A while ago in the New Yorker that fine critic Joan Acocella wrote a perceptive article on the Stieg Larsson phenomenon. Her tone was one of mild wonder that at times became bafflement. How, she pleaded, could books so implausible, so clumsily plotted and poorly written—in short, such bad books—have become so stupendously popular? Well, first of all, despite the fact that they are everything and more than Ms Acocella says they are, The Girl with the Dragon Tattoo and its two successors are simply, compellingly, horribly readable. But that is the least of it. Consider what Larsson, however pure his intentions may have been, actually offers us: extreme brutality and sexual violence visited for the most part upon defenceless young women; a young woman protagonist who is herself brutal and violently sexual, an avenging angel de nos jours; a male lead—from the outset these books were bound for the cinema—who is unfailingly politically correct, a liberal, a feminist, a fearless avenger of public wrongs; and, not least, writing that seems to have been done with the blunt end of a burnt stick. All in all, the perfect formula for a worldwide bestseller.

The only Scandinavian crime writer who even begins to rival Larsson in terms of commercial success, Henning Mankell, is of a different order. His books are competently written, his heart is more or less in the right place, and he has a genuine social conscience. He is fortunate, too, in that his policeman-hero, Kurt Wallander, has been played in various television series by no fewer than three actors, all of them good, but none as good as the superb Krister Henriksson, who overcomes a consistent silliness of plotting to bring to the part a sense of the tragic that is frequently and deeply moving. Indeed, there is a true-life tragedy attached to the series in which Henriksson starred, in that the young actress who played his daughter Linda, Johanna Sällström, who had suffered for years from depression, took her own life in 2007. Henriksson, and Mankell, have spoken movingly of her talent and the sadness of her death.

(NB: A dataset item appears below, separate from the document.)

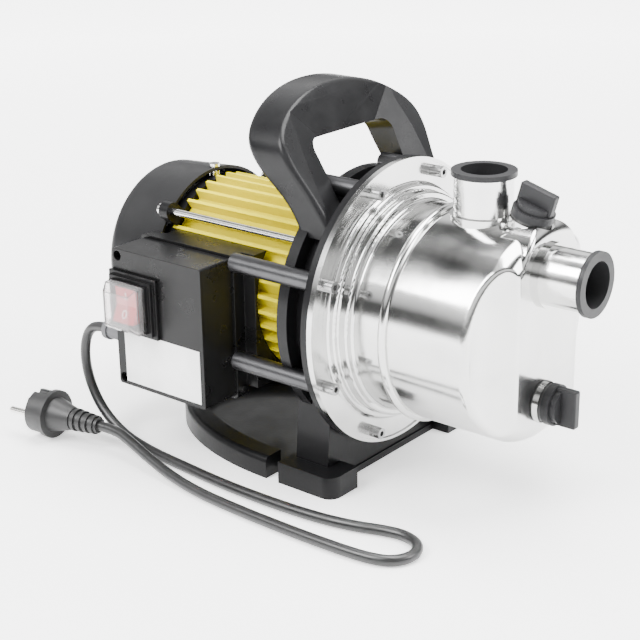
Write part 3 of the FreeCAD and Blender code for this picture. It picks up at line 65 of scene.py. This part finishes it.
class Surface:
    """One node material, built round a Principled shader.

    The plain colour and roughness stay on the shader for programs that don't read the nodes.
    """

    def __init__(self, name, colour, **fixed):
        self.material = bpy.data.materials.new(name)
        self.material.use_nodes = True
        self.tree = self.material.node_tree
        self.shader = self.tree.nodes["Principled BSDF"]
        self.shader.inputs["Base Color"].default_value = (*colour, 1.0)
        for key, value in fixed.items():
            self.shader.inputs[key.replace("_", " ")].default_value = value
        self.coords = self.tree.nodes.new("ShaderNodeTexCoord")
        self.last_normal = None

    def link(self, source, target):
        self.tree.links.new(source, target)

    def noise(self, scale, detail=3.0, stretch=(1.0, 1.0, 1.0)):
        """Noise in the piece's own coordinates, finer with a higher scale."""
        mapping = self.tree.nodes.new("ShaderNodeMapping")
        mapping.inputs["Scale"].default_value = stretch
        self.link(self.coords.outputs["Object"], mapping.inputs["Vector"])
        texture = self.tree.nodes.new("ShaderNodeTexNoise")
        texture.inputs["Scale"].default_value = scale
        texture.inputs["Detail"].default_value = detail
        self.link(mapping.outputs["Vector"], texture.inputs["Vector"])
        return texture.outputs["Fac"]

    def map_range(self, source, from_min, from_max, to_min, to_max):
        spread = self.tree.nodes.new("ShaderNodeMapRange")
        spread.inputs["From Min"].default_value = from_min
        spread.inputs["From Max"].default_value = from_max
        spread.inputs["To Min"].default_value = to_min
        spread.inputs["To Max"].default_value = to_max
        self.link(source, spread.inputs["Value"])
        return spread.outputs["Result"]

    def colour_from(self, source, dark, light):
        """Colour that follows a noise, from dark to light."""
        ramp = self.tree.nodes.new("ShaderNodeValToRGB")
        steps = ramp.color_ramp.elements
        for step, place, colour in zip(steps, (NOISE_LOW, NOISE_HIGH), (dark, light)):
            step.position = place
            step.color = (*colour, 1.0)
        self.link(source, ramp.inputs["Fac"])
        self.link(ramp.outputs["Color"], self.shader.inputs["Base Color"])

    def roughness_from(self, source, low, high):
        """Roughness that follows a noise, from low to high."""
        rough = self.map_range(source, NOISE_LOW, NOISE_HIGH, low, high)
        self.link(rough, self.shader.inputs["Roughness"])

    def use_normal(self, node):
        self.link(node.outputs["Normal"], self.shader.inputs["Normal"])
        self.last_normal = node

    def soft_edges(self, radius):
        """Shade sharp edges as if they had a small rounding."""
        node = self.tree.nodes.new("ShaderNodeBevel")
        node.samples = EDGE_SAMPLES
        node.inputs["Radius"].default_value = radius
        self.use_normal(node)

    def bump(self, source, strength, distance):
        """Fine relief that follows a noise, on top of what was there."""
        node = self.tree.nodes.new("ShaderNodeBump")
        node.inputs["Strength"].default_value = strength
        node.inputs["Distance"].default_value = distance
        self.link(source, node.inputs["Height"])
        if self.last_normal is not None:
            self.link(self.last_normal.outputs["Normal"], node.inputs["Normal"])
        self.use_normal(node)


def tinted(colour, factor, lift=0.0):
    return tuple(c * factor + lift for c in colour)


def polished_steel():
    s = Surface("polished_steel", (0.80, 0.80, 0.79), Metallic=1.0, Roughness=0.12)
    turned = s.noise(1.0, 4.0, stretch=(1400.0, 9.0, 9.0))
    cloud = s.noise(26.0, 4.0)
    s.colour_from(cloud, (0.54, 0.54, 0.535), (0.63, 0.63, 0.62))
    s.roughness_from(cloud, 0.09, 0.19)
    s.bump(turned, 0.015, 0.0004)
    s.bump(s.noise(38.0, 2.0), 0.03, 0.004)
    return s.material


def neck_steel():
    s = Surface("neck_steel", (0.78, 0.78, 0.77), Metallic=1.0, Roughness=0.14)
    cloud = s.noise(60.0, 4.0)
    s.colour_from(cloud, (0.62, 0.62, 0.62), (0.74, 0.74, 0.73))
    s.roughness_from(cloud, 0.10, 0.22)
    s.bump(s.noise(240.0), 0.05, 0.0005)
    return s.material


def moulded(name, colour, rough, edge=0.0):
    """Moulded plastic with a fine grain, and softened edges where edge gives a radius."""
    s = Surface(name, colour, Roughness=rough, Specular_IOR_Level=0.16)
    s.colour_from(s.noise(18.0, 5.0), tinted(colour, 0.86), tinted(colour, 1.22, 0.002))
    s.roughness_from(s.noise(70.0), rough - 0.05, rough + 0.06)
    if edge > 0.0:
        s.soft_edges(edge)
    s.bump(s.noise(2600.0, 2.0), 0.15, 0.00012)
    return s.material


def painted(name, colour, rough, coat):
    """Sprayed paint with a little orange peel."""
    s = Surface(name, colour, Roughness=rough, Specular_IOR_Level=0.10, Coat_Weight=coat,
                Coat_Roughness=0.12)
    s.colour_from(s.noise(14.0, 4.0), tinted(colour, 0.93), colour)
    s.roughness_from(s.noise(55.0), rough - 0.05, rough + 0.07)
    s.bump(s.noise(420.0), 0.12, 0.0004)
    return s.material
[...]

The two television series, The Killing, written by Søren Sveistrup and made in Denmark, and The Bridge, a Danish-Swedish co-production, seem the epitome, and may be the culmination, of the Scandinavian boom in crime writing. They are extremely long—the first series of The Killing ran to 20 hour-long episodes—and have almost inextricably intricate plotlines. They are also markedly violent. The Killing’s leading lady, if one may be permitted such an antique term, the po-faced Sarah Lund, played by Sofie Gråbøl in an unflattering Faroese jumper that has become an unlikely but hot fashion topic, is a new kind of television heroine, tough and driven yet touchingly insecure. Gråbøl acts the part with conviction and subtlety—indeed, a large part of the success of the show is the quality of the cast. The supporting leads are marvellous, in particular Lars Mikkelsen as the would-be decent politician around whom the plot seems to revolve, and Ann Eleonora Jørgensen and Bjarne Henriksen as the stricken parents of the girl whose brutal murder sets the action going.

The Bridge, written by Hans Rosenfeldt, marks another stage in onscreen violence, opening with the discovery one night on the Øresund bridge connecting Copenhagen in Denmark with Malmö in Sweden of a body which later turns out to be the top half of the corpse of a prominent female Swedish politician joined to the bottom half of a Danish prostitute. The lead character here is a more extreme version of The Killing’s Sarah Lund. Saga Norén, a Swedish police officer, is portrayed by Sofia Helin as a kind of android that would not have been out of place in Blade Runner, while her opposite number, the Danish cop—and he is very much a cop rather than a policeman—Marin Rohde, played by Kim Bodnia, is a shambling but warmly sympathetic poor fellow who when the action opens has just undergone a vasectomy and is in pain both physical and psychological.

What marks these shows are the very high “production values,” as they are called in the trade: stylish design, smoothly inventive photography, fine acting in even the minor roles. The sense of place in both series is strong, which is not to say that the places themselves are strong. This is very much contemporary Scandinavia, anonymous and bland, as far from Bergman’s Wild Strawberries or Fanny and Alexander as could be. Yet like the Nordic crime novels that are their predecessors, what they offer essentially is that sense of cosiness identified in Orwell’s essay, and which is the secret attraction of all these fantasies of violence and mayhem.

In both The Killing and The Bridge, as in Stieg Larsson’s novels, we are shown, as if incidentally, a world in which no one wants for the rudiments of the good life. The houses are warm and comfortable, the cars are modest but solidly built, the politicians, though they may be as dodgy as politicians everywhere, do try to represent their constituents decently and to the best of their ability. This is, we understand, about the most that human beings can ask from life. Even the murders, hideous though they be, cannot entirely topple the pillars of society, and savage as they are and senseless as they seem, there is a rational, controlling mind behind them. And meanwhile the snow falls...

By now, after so many mock-murders and so much fake blood, you may feel in need of an antidote. There is one to hand. Michael Haneke may be an Austrian, but he has his eye on those Scandinavians, and in his film Funny Games he shows us a version of violence that is far more plausible, more likely, and not at all, not at all cosy. Watch it, and tremble.